There are four things about Jesus which this passage makes very clear.
(i) There is the loneliness of Jesus. He was to be left alone by
men. And yet he was never alone, because he still had God. No man ever
stands alone for the right; he always stands with God. No good man is
ever completely forsaken, for he is never forsaken by God.
(ii) There is the forgiveness of Jesus. Of that we have already
thought. He knew that his friends would abandon him, yet at the moment
he did not upbraid them, and afterwards he did not hold it against them.
He loved men in all their weakness; saw them and loved them as they
were. Love must be clear-sighted. If we idolize a person and think him
faultless, we are doomed to disappointment. We must love him as he
really is.
(iii) There is the sympathy of Jesus. One verse here at first
sight seems out of place: "I have said this to you, that in me you may
have peace." The point is this--if Jesus had not foretold the weakness
of the disciples, afterwards when they realized how they had failed him,
might well have been driven to utter and absolute despair. It is as if
he said: "I know what's going to happen; you must not think that your
disloyalty came as a shock to me; I knew it was coming; and it does not
make any difference to my love. When you think about it afterwards,
don't despair." Here is divine pity and divine forgiveness. Jesus was
thinking, not of how men's sin would hurt him, but of how it would hurt
them. Sometimes it would make all the difference if we thought, not of
how much someone has hurt us, but of how much the fact that they hurt us
has driven them to regret and the sorrow of an aching heart.

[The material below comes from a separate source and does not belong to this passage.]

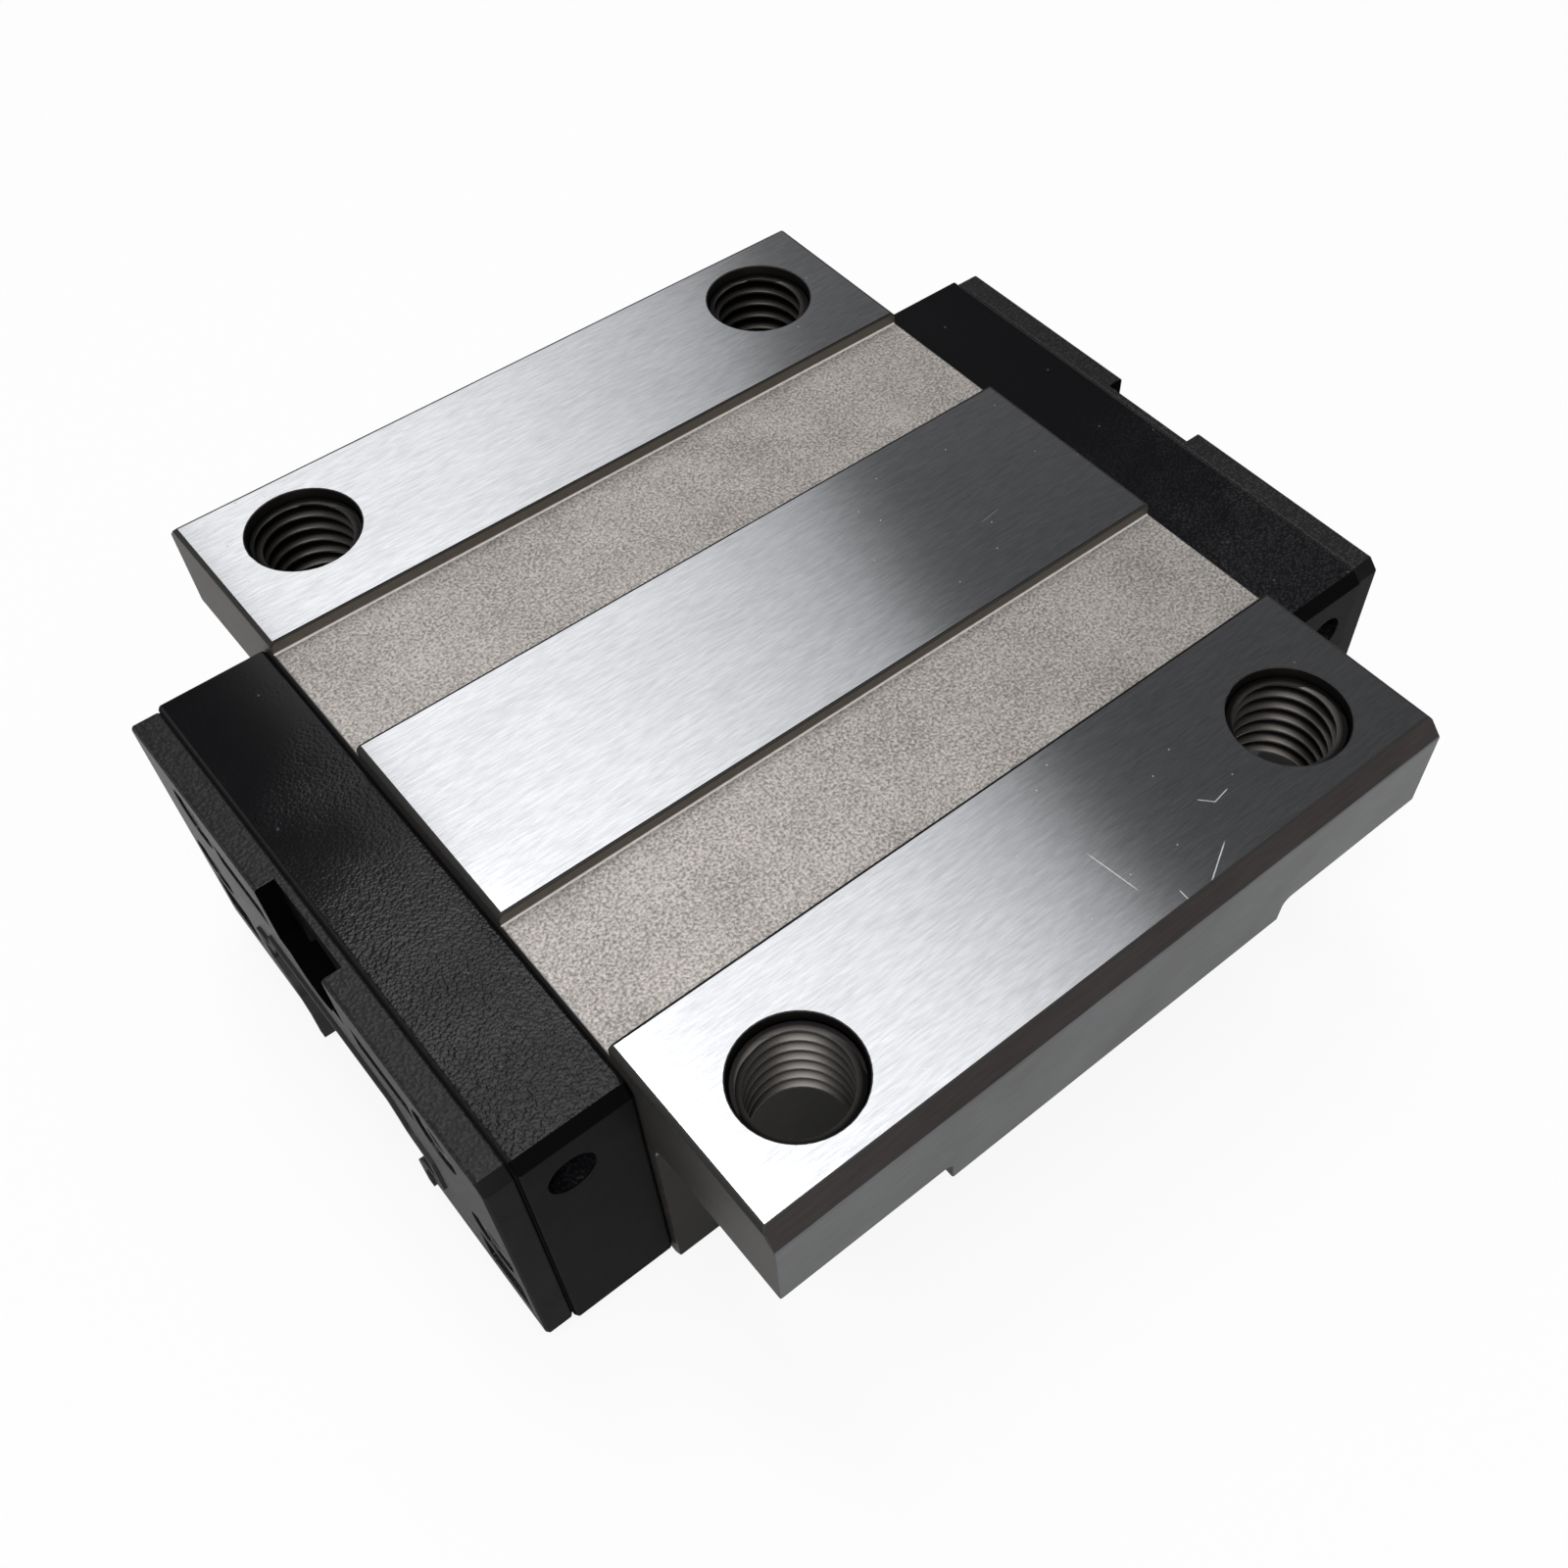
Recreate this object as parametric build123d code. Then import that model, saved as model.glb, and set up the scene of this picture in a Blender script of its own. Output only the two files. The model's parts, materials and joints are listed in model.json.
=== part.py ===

(iv) There is the gift of Jesus--courage and conquest. Very soon
something was going to be unanswerably proved to the disciples. They
were going to see that the world could do its worst to Jesus and still
not defeat him. And he says: "The victory which I will win can be your
victory too. The world did its worst to me, and I emerged victorious.
Life can do its worst to you, and you too can emerge victorious. You too
can possess the courage and the conquest of the Cross."